These are obviously my own views about the recent Felbrigg debacle, NOT that of the National Trust.
As everyone knows, the 50th anniversary of the partial decriminalisation of homosexuality in England and Wales is being marked by many huge heritage institutions, including the British Museum, Tate Modern/Britain, Historic Royal Palaces, V&A etc. It seems though that the only institution to be consistently ruffling the feathers of homophobic right wing rag commentariat is the National Trust.
As everyone knows, the 50th anniversary of the partial decriminalisation of homosexuality in England and Wales is being marked by many huge heritage institutions, including the British Museum, Tate Modern/Britain, Historic Royal Palaces, V&A etc. It seems though that the only institution to be consistently ruffling the feathers of homophobic right wing rag commentariat is the National Trust.
When the 2017 Prejudice and Pride
programme was announced at the end of last year, Breitbart fascist Delingpole
claimed the ‘once great’ institution had been sullied by the inclusion of LGBTQ
histories, and name dropped my beloved Sutton House as being his former
favourite property, now hosting the ‘nonsensical’ Sutton House Queered programme.

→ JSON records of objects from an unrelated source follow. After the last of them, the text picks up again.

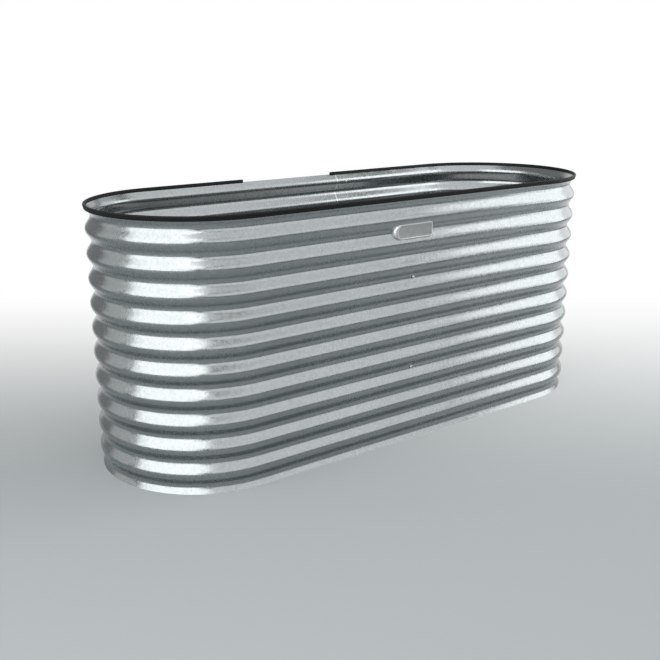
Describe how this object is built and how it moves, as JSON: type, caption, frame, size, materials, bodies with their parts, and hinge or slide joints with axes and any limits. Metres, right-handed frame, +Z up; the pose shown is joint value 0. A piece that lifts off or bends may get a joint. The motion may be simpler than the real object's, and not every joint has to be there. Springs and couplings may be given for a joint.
{
  "type": "raised garden bed",
  "caption": "Tall oblong raised garden bed with round ends, rolled from corrugated galvanised steel, with black rubber edging, cross braces and a bare badge; open at top and bottom.",
  "frame": {"origin": "centre of the footprint on the ground, where the sheet's bottom edge stands", "axes": "+X along the length, +Z up; the badge is on the front wall, which faces -Y, and the lap is in the back wall"},
  "size_m": [1.9224, 0.6784, 0.8234],
  "materials": {
    "galvanised_sheet": "hot-dip zinc coat with fine spangle, cool grey, satin",
    "rivet_metal": "plain satin aluminium",
    "edging_rubber": "black extruded rubber, low sheen",
    "brace_steel": "galvanised flat bar",
    "bolt_steel": "bright zinc-plated steel",
    "badge_metal": "die-cast metal, grey field and bright raised rim",
    "retainer_steel": "blued spring steel"
  },
  "bodies": {
    "root": {"wall_sheet": "galvanised_sheet", "lap_rivets": "rivet_metal", "edging_strip": "edging_rubber", "upper_brace": "brace_steel", "lower_brace": "brace_steel", "brace_bolts": "bolt_steel", "brace_washers": "bolt_steel", "brace_nuts": "bolt_steel", "badge_plate": "badge_metal", "badge_retainers": "retainer_steel"}
  },
  "joints": []
}
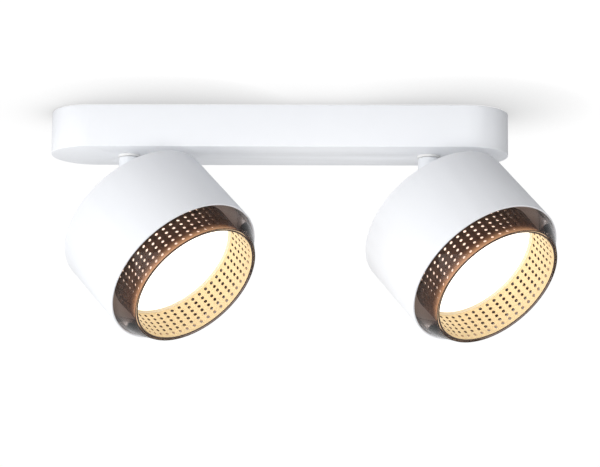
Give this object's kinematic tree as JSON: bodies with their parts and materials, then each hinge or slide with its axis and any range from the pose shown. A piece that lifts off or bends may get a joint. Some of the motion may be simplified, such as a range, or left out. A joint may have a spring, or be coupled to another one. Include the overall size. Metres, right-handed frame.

I’m currently at my family home, and I’m ashamed to say my
dad buys and reads the Daily Mail. Today, amidst the political chaos in our
country, the Daily Mail deemed the National Trust front page material. He made
a joke about hiding it from me. He mistakenly thinks that my distaste for the
Daily Mail in contrast to his reverence for it is amusing.
I know very well that the Daily Mail is reactionary, and
barely based on truth. We all do. But earlier in the year when the rag bemoaned
with outrage that the National Trust had CANCELLED EASTER, I could only roll my
eyes, as the day before I had helped to hang a huge canvas banner emblazoned
with the word Easter in front of a National Trust property. It was amusing
because it was laughably reactionary, and also, very easily demonstrably not
true. It also created the largest number of visits for the Easter weekend that
Sutton House had ever seen.
Today’s headline reads MUTINY IN THE NATIONAL TRUST, and is
in response to volunteers from Felbrigg in Norfolk who refused to wear
Prejudice and Pride badges. In response to their refusal, the Trust asked them
to move away from public-facing duties for the duration of the programme.
Firstly, let’s just unpick the headline. 10 ‘furious’ volunteers out of a body
of over 70,000 volunteers across the National Trust (ie 0.01%) is emphatically
not a mutiny. It’s a mere drop in the ocean.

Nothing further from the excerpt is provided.